Decision Trees and Random Forests¶
Prof. Forrest Davis
Apply a decision tree to new data¶
- Consider the following decision tree (from the book).
Question: Classify a new data point with the following values:
- petal length: 2.50cm
- petal width: 1.75cm
Step One: A classification problem (our old friend, the bad plots)¶
- Consider the following figure.
Question: Calculate the Gini impurity.
Hint: You can get the Gini impurity if you can answer the following question:
- What is the probability of classifying a point incorrectly (e.g., if I select a triangle, and I guessed based on the labels I know exist, what is the likelihood I misclassify a triangle)?

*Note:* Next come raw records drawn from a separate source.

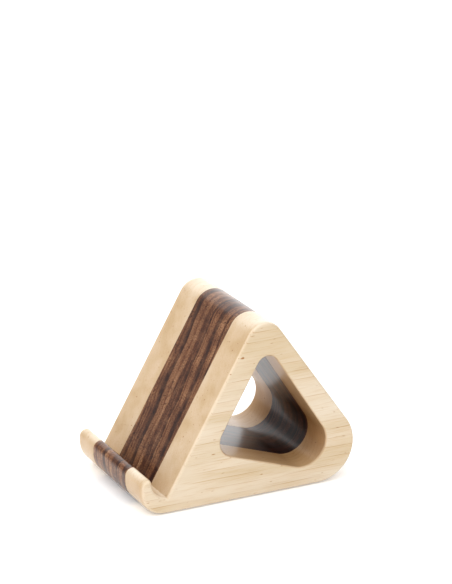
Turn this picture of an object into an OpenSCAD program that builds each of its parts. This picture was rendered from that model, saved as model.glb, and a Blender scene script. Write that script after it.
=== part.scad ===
// Laminated hardwood tablet stand.
// Four boards of one side profile stand side by side along X, lined up on three dowels and glued.
// X runs across the boards, Y runs from the lip (front) to the leg (back), Z is up.
// The origin is on the table, under the middle of the stand.

/* [Overall] */
// Depth from the front of the lip to the back of the leg
stand_depth = 136.3; // [120:0.1:170]
// Thickness of each outer board
side_board_t = 22.5; // [18:0.5:30]
// Thickness of each middle board
centre_board_t = 22.5; // [18:0.5:30]
// Angle of the incline above the table
rest_angle = 60; // [56:1:70]
// Angle of the back of the leg above the table
leg_angle = 54.8; // [50:0.1:60]

/* [Lip and groove] */
// Height of the lip
lip_h = 21.9; // [19:0.1:28]
// Thickness of the lip at its thinnest
lip_t = 6.6; // [5.5:0.1:8]
// Radius on the groove side of the lip's crest
lip_back_r = 2; // [1:0.1:3]
// Radius of the groove that the tablet's lower edge sits in
groove_r = 11.2; // [9:0.1:13]
// Height of the bottom of the groove
groove_floor_h = 9; // [7:0.1:12]
// Thickness of the tablet that the groove is centred on
tablet_t = 7.8; // [6:0.1:12]

/* [Corners] */
// Radius of the lower front corner
front_r = 14.5; // [6:0.5:16]
// Radius of the lower back corner
back_r = 23; // [15:0.1:30]
// Radius of the top
top_r = 12; // [8:0.5:14]

/* [Tunnel] */
// Thickness of the wall behind the incline
front_wall = 14; // [10:0.5:18]
// Thickness of the wall behind the tunnel
back_wall = 18.6; // [14:0.1:24]
// Thickness of the base under the lowest part of the tunnel
base_wall = 12; // [10:0.1:18]
// Slope of the tunnel's floor, down towards the back
tunnel_floor_angle = 19; // [10:1:22]
// Slope of the tunnel's back wall
tunnel_back_angle = 57; // [54:1:60]
// Radius of the tunnel's lower back corner
tunnel_back_r = 15; // [8:0.5:18]
// Radius of the tunnel's lower front corner
tunnel_front_r = 10; // [5:0.5:12]
// Radius of the tunnel's top corner
tunnel_top_r = 7; // [4:0.5:9]

/* [Dowels] */
// Diameter of a dowel
dowel_d = 8; // [6:0.5:8]
// Depth of the dowel holes in the outer boards
dowel_hole_depth = 16; // [12:0.5:17]
// Gap between a dowel's end and the end of its hole
dowel_end_gap = 1; // [0.5:0.1:2]
// Gap for glue around a dowel
dowel_glue_gap = 0.05; // [0.02:0.01:0.2]

/* [Feet] */
// Diameter of a foot
foot_d = 12; // [8:0.5:16]
// Thickness of a foot
foot_t = 2; // [1.5:0.1:3]
// How far a foot stands out of the wood
foot_proud = 0.6; // [0.4:0.1:1]
// Gap around a foot in its recess
foot_gap = 0.1; // [0.05:0.05:0.3]
// Distance from the flat underside's ends to the rim of the nearest foot
foot_inset = 4; // [2:0.5:8]

/* [Hidden] */

$fn = 96;
maple = "#dcc19b";
walnut = "#5a3b28";
beech = "#c9a377";
rubber = "#3a3a3c";

// Cuts run this far past the surfaces that they open.
cut_over = 1;
// Round stretches of the profile take a point at least this often, in degrees.
arc_step = 4;

// The stand reaches this far to each side of its middle plane.
half_w = side_board_t + centre_board_t;

// Profile geometry, with the front of the lip at y = 0 and the underside of the wood at z = 0.
// A line is held as [point, angle of its direction].
function along(angle) = [cos(angle), sin(angle)];
function shifted(line, distance) = [line[0] + distance * along(line[1] + 90), line[1]];
function cross2(a, b) = a[0] * b[1] - a[1] * b[0];
function meet(line_a, line_b) =
    line_a[0] + along(line_a[1]) * cross2(line_b[0] - line_a[0], along(line_b[1]))
                / cross2(along(line_a[1]), along(line_b[1]));
function unit(v) = v / norm(v);
function after_first(points) = [for (i = [1:len(points) - 1]) points[i]];

// Points along a round stretch, between two angles about its centre.
function arc(centre, r, from, to) =
    let (steps = ceil(abs(to - from) / arc_step))
    [for (i = [0:steps]) centre + r * along(from + (to - from) * i / steps)];

// A round corner of radius r, where an outline that runs anticlockwise turns left.
function corner_middle(before, corner, after) = unit(unit(before - corner) + unit(after - corner));
function corner_centre(before, corner, after, r) =
    let (half_angle = acos(unit(before - corner) * corner_middle(before, corner, after)))
    corner + corner_middle(before, corner, after) * r / sin(half_angle);
function corner_arc(before, corner, after, r) =
    let (arrival = corner - before,
         from = atan2(arrival[1], arrival[0]) - 90,
         turn = 180 - acos(unit(before - corner) * unit(after - corner)))
    arc(corner_centre(before, corner, after, r), r, from, from + turn);

// The groove's circle, and the incline that passes behind its centre by half a tablet.
groove_centre = [lip_t + groove_r, groove_floor_h + groove_r];
incline = shifted([groove_centre, rest_angle], -tablet_t / 2);
ground = [[0, 0], 0];
back_centre = [stand_depth - back_r, back_r];
leg = shifted([back_centre, 180 - leg_angle], -back_r);

front_corner = [0, 0];
back_corner = meet(ground, leg);
top_corner = meet(leg, incline);
foot_of_incline = meet(incline, ground);
lip_corner = [0, lip_h];

// The lip's crest: a fillet that is level with the top of the lip and touches the groove's circle.
// The front of the crest rounds off from there to the front face.
crest_reach = groove_r + lip_back_r;
crest_rise = lip_h - lip_back_r - groove_centre[1];
crest_angle = 180 - asin(crest_rise / crest_reach);
crest_centre = groove_centre + crest_reach * along(crest_angle);
lip_front_r = crest_centre[0];

// The lower front corner is as round as asked, or as the front of the lip has room for.
front_corner_r = min(front_r, lip_h - lip_front_r);

// The groove runs from the incline, under its centre, to the crest.
groove_start = rest_angle - 90 - acos(tablet_t / 2 / groove_r);
groove_end = crest_angle - 360;

outline = concat(
    corner_arc(lip_corner, front_corner, back_corner, front_corner_r),
    corner_arc(front_corner, back_corner, top_corner, back_r),
    corner_arc(back_corner, top_corner, foot_of_incline, top_r),
    arc(groove_centre, groove_r, groove_start, groove_end),
    after_first(arc(crest_centre, lip_back_r, crest_angle - 180, 90)),
    after_first(arc([lip_front_r, lip_h - lip_front_r], lip_front_r, 90, 180)));

// The tunnel: its floor and back wall touch one circle, and its front wall follows the incline.
tunnel_back_centre = [stand_depth - back_wall - tunnel_back_r, base_wall + tunnel_back_r];
tunnel_floor = shifted([tunnel_back_centre, -tunnel_floor_angle], -tunnel_back_r);
tunnel_back = shifted([tunnel_back_centre, 180 - tunnel_back_angle], -tunnel_back_r);
tunnel_front = shifted(incline, -front_wall);

tunnel_front_corner = meet(tunnel_front, tunnel_floor);
tunnel_back_corner = meet(tunnel_floor, tunnel_back);
tunnel_top_corner = meet(tunnel_back, tunnel_front);
tunnel = concat(
    corner_arc(tunnel_top_corner, tunnel_front_corner, tunnel_back_corner, tunnel_front_r),
    corner_arc(tunnel_front_corner, tunnel_back_corner, tunnel_top_corner, tunnel_back_r),
    corner_arc(tunnel_back_corner, tunnel_top_corner, tunnel_front_corner, tunnel_top_r));

// Dowels stand in the thickest wood: in the base, behind the tunnel and above it.
tunnel_front_centre = corner_centre(tunnel_top_corner, tunnel_front_corner, tunnel_back_corner, tunnel_front_r);
tunnel_top_centre = corner_centre(tunnel_back_corner, tunnel_top_corner, tunnel_front_corner, tunnel_top_r);
top_centre = corner_centre(back_corner, top_corner, foot_of_incline, top_r);
front_dowel_at = [tunnel_front_centre[0] - tunnel_front_r, (tunnel_front_centre[1] - tunnel_front_r) / 2];
back_dowel_at = (back_centre + back_r * along(-45) + tunnel_back_centre + tunnel_back_r * along(-45)) / 2;
top_dowel_at = (top_centre + [0, top_r] + tunnel_top_centre + [0, tunnel_top_r]) / 2;
dowel_places = [front_dowel_at, back_dowel_at, top_dowel_at];
dowel_hole_d = dowel_d + 2 * dowel_glue_gap;

// Feet stand under the middle of each outer board, inside the flat stretch of the underside.
foot_x = centre_board_t + side_board_t / 2;
front_foot_y = front_corner_r + foot_inset + foot_d / 2;
back_foot_y = back_centre[0] - foot_inset - foot_d / 2;

// The side profile that all four boards share.
module profile() {
    difference() {
        polygon(outline);
        polygon(tunnel);
    }
}

// Turns a profile drawn in Y and Z into a board that starts at x and is t thick.
module board_blank(x, t) {
    translate([x, -stand_depth / 2, foot_proud])
        rotate([90, 0, 90])
            linear_extrude(t)
                profile();
}

// A round bar along X from x, centred on each of the given places of the profile.
module bars(places, x, length, d) {
    for (place = places)
        translate([x, place[0] - stand_depth / 2, place[1] + foot_proud])
            rotate([0, 90, 0])
                cylinder(d = d, h = length);
}

// The recesses for the front and back foot of the outer board on one side.
module foot_recesses(side) {
    for (y = [front_foot_y, back_foot_y])
        translate([side * foot_x, y - stand_depth / 2, -cut_over])
            cylinder(d = foot_d + 2 * foot_gap, h = foot_t + cut_over);
}

module left_side() {
    color(maple)
        difference() {
            board_blank(-half_w, side_board_t);
            bars(dowel_places, -centre_board_t - dowel_hole_depth, dowel_hole_depth + cut_over, dowel_hole_d);
            foot_recesses(-1);
        }
}

module right_side() {
    color(maple)
        difference() {
            board_blank(centre_board_t, side_board_t);
            bars(dowel_places, centre_board_t - cut_over, dowel_hole_depth + cut_over, dowel_hole_d);
            foot_recesses(1);
        }
}

module centre_board(x) {
    color(walnut)
        difference() {
            board_blank(x, centre_board_t);
            bars(dowel_places, x - cut_over, centre_board_t + 2 * cut_over, dowel_hole_d);
        }
}

module centre_left() {
    centre_board(-centre_board_t);
}

module centre_right() {
    centre_board(0);
}

module dowel(place) {
    reach = centre_board_t + dowel_hole_depth - dowel_end_gap;
    color(beech)
        bars([place], -reach, 2 * reach, dowel_d);
}

module front_dowel() {
    dowel(front_dowel_at);
}

module back_dowel() {
    dowel(back_dowel_at);
}

module top_dowel() {
    dowel(top_dowel_at);
}

module foot(side, y) {
    color(rubber)
        translate([side * foot_x, y - stand_depth / 2, 0])
            cylinder(d = foot_d, h = foot_t);
}

module front_left_foot() {
    foot(-1, front_foot_y);
}

module front_right_foot() {
    foot(1, front_foot_y);
}

module back_left_foot() {
    foot(-1, back_foot_y);
}

module back_right_foot() {
    foot(1, back_foot_y);
}

left_side();
centre_left();
centre_right();
right_side();
front_dowel();
back_dowel();
top_dowel();
front_left_foot();
front_right_foot();
back_left_foot();
back_right_foot();
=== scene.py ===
"""Laminated maple and walnut tablet stand: four boards of one profile, three dowels and four feet.

Everything is in metres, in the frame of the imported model: X runs across the boards, Y from the lip to
the leg, and Z up. The boards' profile and the places of the dowels and feet come from that frame.
"""
from math import cos, pi, radians, sin, tau

import bmesh
import bpy
from mathutils import Matrix, Vector


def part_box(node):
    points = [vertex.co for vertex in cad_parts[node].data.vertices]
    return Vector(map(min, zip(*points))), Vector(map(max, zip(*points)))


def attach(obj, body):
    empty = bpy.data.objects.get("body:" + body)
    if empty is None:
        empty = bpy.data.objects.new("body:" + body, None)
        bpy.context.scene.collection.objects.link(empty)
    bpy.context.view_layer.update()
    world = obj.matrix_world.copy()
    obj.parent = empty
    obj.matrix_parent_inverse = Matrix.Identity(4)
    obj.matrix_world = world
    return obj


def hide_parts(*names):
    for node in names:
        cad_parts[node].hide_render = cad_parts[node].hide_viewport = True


MM = 0.001
SAME_PLACE = 0.001 * MM  # points closer than this are one point

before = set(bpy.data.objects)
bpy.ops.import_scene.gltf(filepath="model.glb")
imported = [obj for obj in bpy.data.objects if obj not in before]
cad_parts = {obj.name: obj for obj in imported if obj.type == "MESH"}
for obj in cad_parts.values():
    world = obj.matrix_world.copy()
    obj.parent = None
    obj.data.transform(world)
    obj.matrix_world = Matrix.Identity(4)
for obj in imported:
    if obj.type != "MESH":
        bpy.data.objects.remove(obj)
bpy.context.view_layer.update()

BOARDS = ["left_side", "centre_left", "centre_right", "right_side"]
DOWELS = ["front_dowel", "back_dowel", "top_dowel"]
FEET = ["front_left_foot", "front_right_foot", "back_left_foot", "back_right_foot"]


# ---------------------------------------------------------------- camera, light and floor

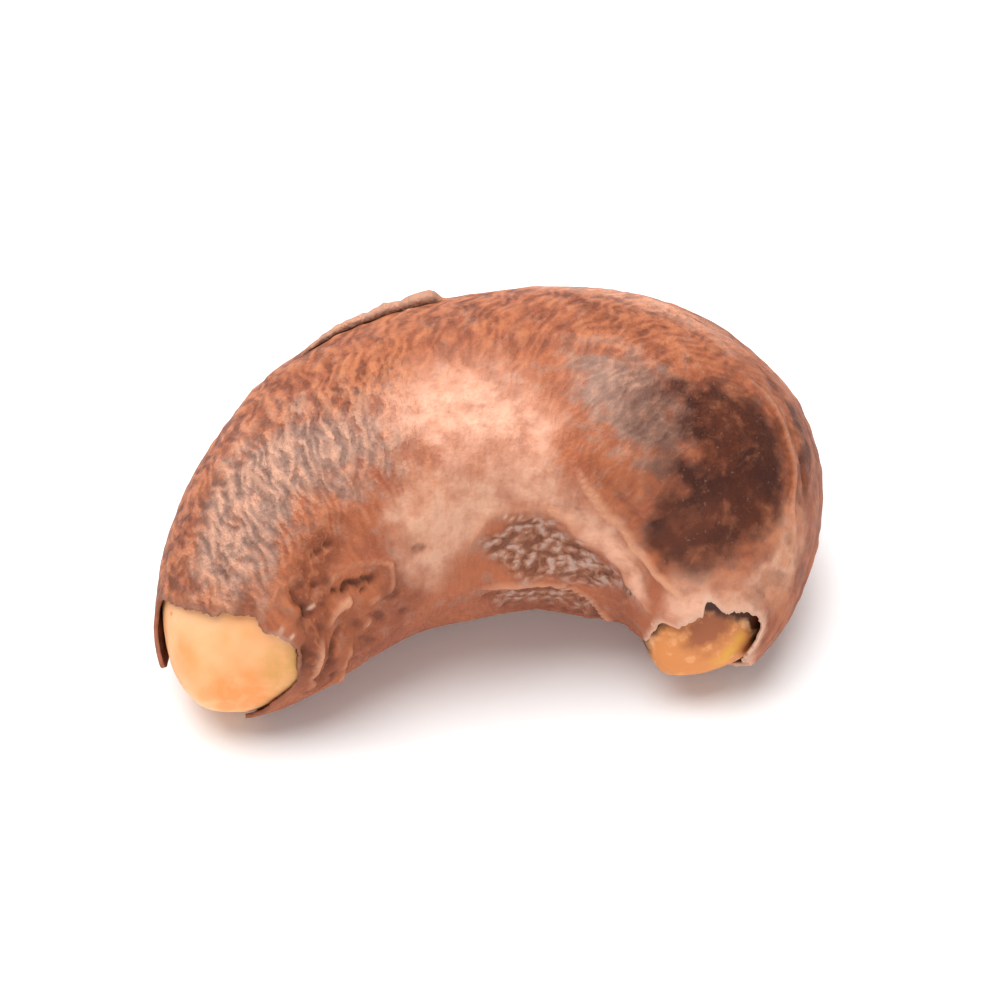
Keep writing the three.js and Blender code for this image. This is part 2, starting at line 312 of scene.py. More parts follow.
# Folds, ridges and pits of the skin, each along (share, angle) points. Height and width in mm.
# A steady one rises slowly from its first point and hardly wavers.
skinFolds = [
    # the lobe's two ridges down to the hole, with a groove between, and the pale creases over its scorched side
    {"path": [(0.66, 129), (0.706, 136), (0.765, 143), (0.841, 147), (0.90, 142), (0.937, 133)],
     "height": 0.3, "width": 0.21, "steady": True},
    {"path": [(0.68, 128), (0.77, 136), (0.84, 140), (0.89, 136)],
     "height": -0.12, "width": 0.18, "steady": True},
    {"path": [(0.70, 147), (0.765, 153), (0.83, 155), (0.88, 153)], "height": -0.08, "width": 0.2},
    {"path": [(0.64, 148), (0.70, 153), (0.765, 160), (0.83, 165), (0.88, 165), (0.93, 160)],
     "height": 0.14, "width": 0.24},
    {"path": [(0.755, 66), (0.787, 58), (0.835, 53), (0.868, 50), (0.902, 50), (0.93, 42)],
     "height": 0.18, "width": 0.17, "steady": True},
    {"path": [(0.80, 49), (0.84, 44), (0.88, 40)], "height": -0.12, "width": 0.25},
    {"path": [(0.70, 84), (0.737, 82), (0.77, 90), (0.802, 99), (0.84, 110)], "height": 0.08, "width": 0.16},
    {"path": [(0.79, 78), (0.83, 82), (0.87, 80)], "height": 0.06, "width": 0.2},
    {"path": [(0.78, 30), (0.86, 16), (0.92, 4), (0.96, -8)], "height": -0.1, "width": 0.21, "steady": True},
    {"path": [(0.76, 22), (0.86, 7), (0.93, -6)], "height": 0.08, "width": 0.24},
    # the inner side: ridges and grooves beside the scar
    {"path": [(0.44, 180), (0.54, 179), (0.60, 180), (0.66, 183), (0.72, 187), (0.76, 194), (0.80, 206)],
     "height": 0.26, "width": 0.22, "steady": True},
    {"path": [(0.47, 190), (0.541, 189), (0.62, 189), (0.704, 193), (0.77, 202)],
     "height": -0.2, "width": 0.24},
    {"path": [(0.42, 172), (0.44, 158), (0.49, 147), (0.54, 146), (0.60, 147), (0.68, 150), (0.78, 154)],
     "height": 0.14, "width": 0.22, "steady": True},
    {"path": [(0.325, 150), (0.34, 150)], "height": -0.14, "width": 0.17},
    # the leg: a seam and a lip beside the torn tip, and an eye-shaped pit with a raised rim
    {"path": [(0.137, 124), (0.126, 134), (0.112, 146), (0.092, 160), (0.083, 172)],
     "height": -0.3, "width": 0.21},
    {"path": [(0.086, 188), (0.092, 172), (0.102, 162), (0.122, 154), (0.159, 151), (0.185, 153)],
     "height": 0.28, "width": 0.2},
    {"path": [(0.108, 184), (0.117, 175), (0.133, 163), (0.155, 160)], "height": -0.3, "width": 0.17},
    {"path": [(0.14, 200), (0.149, 182), (0.171, 173), (0.209, 169)], "height": 0.24, "width": 0.24},
    {"path": [(0.172, 142), (0.18, 144)], "height": -0.26, "width": 0.15},
    {"path": [(0.19, 147), (0.197, 145)], "height": -0.3, "width": 0.17},
    {"path": [(0.205, 144), (0.216, 148)], "height": -0.4, "width": 0.2},
    {"path": [(0.211, 152), (0.218, 153)], "height": -0.22, "width": 0.13},
    {"path": [(0.227, 147), (0.238, 149)], "height": -0.32, "width": 0.16},
    {"path": [(0.165, 143), (0.21, 147), (0.245, 149)], "height": -0.1, "width": 0.34, "steady": True},
    {"path": [(0.165, 141), (0.183, 136), (0.215, 138), (0.254, 144), (0.27, 151)],
     "height": 0.16, "width": 0.19},
    {"path": [(0.27, 153), (0.256, 159), (0.217, 159)], "height": 0.13, "width": 0.2},
    {"path": [(0.18, 122), (0.19, 124), (0.204, 124)], "height": -0.24, "width": 0.22},
    {"path": [(0.147, 119), (0.12, 117), (0.108, 118)], "height": 0.14, "width": 0.16},
    {"path": [(0.145, 113), (0.155, 121), (0.15, 128)], "height": 0.12, "width": 0.17},
    {"path": [(0.20, 116), (0.23, 122), (0.24, 130)], "height": -0.1, "width": 0.2},
    {"path": [(0.22, 112), (0.26, 121), (0.27, 131)], "height": 0.1, "width": 0.2},
    # the back and the underside
    {"path": [(0.30, 2), (0.45, 0), (0.60, 1), (0.75, 0)], "height": 0.1, "width": 0.2},
    {"path": [(0.25, 236), (0.4, 232), (0.55, 230), (0.7, 234)], "height": 0.12, "width": 0.3},
]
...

Step Two: Apply Gini impurity¶
- Consider the following two potential decision boundaries:
Question: Calculate the Gini impurity for the left and right regions for each decision boundary
Question: Calculate the CART cost function value for both decision boundaries
Question: How much information did I gain with each decision bounday?
Consider a binary classification task. Three decision boundaries with the following properties are generated. Determine their Gini values.
- All points belong to class 1
- Half of the points belong to class 1
- None of the points belong to class 1
Step Three: CART Algorithm Sketch¶
Guiding Questions:
- Sketch out the CART Algorithm
- Why is this algorithm greedy?
- What are possible stopping criteria?
Learning a decision tree for continuous data¶
- Given the following sample data, use the CART algorithm to learn a decision tree.
Sample | F$_1$ | Y |
---|---|---|
1 | 2.2 | 1 |
2 | 3.2 | 0 |
3 | 4.2 | 0 |
4 | 4.6 | 1 |
5 | 5.6 | 1 |
Learning a decision tree for non-binary categorical data¶
Question
- Given the following sample data, use the CART algorithm to learn a decision tree.
Sample | F$_1$ | F$_2$ | Y |
---|---|---|---|
1 | A | cat | 1 |
2 | B | cat | 1 |
3 | A | cookie | 0 |
4 | C | cookie | 0 |
5 | C | dog | 0 |
6 | B | dog | 1 |
7 | A | cat | 1 |
Limitations of Decision Trees¶
Question What are some limitations of decision trees?
Random Forests, Ensemble Learning, and Voting Classifiers¶
- Random forests: train a bunch of decision trees on your data (adding in some randomness to ensure differences between each decision tree).
- Ensemble learning: train a bunch of models and use them all to make a prediction
- Voting Classifiers is one approach to ensemble learning.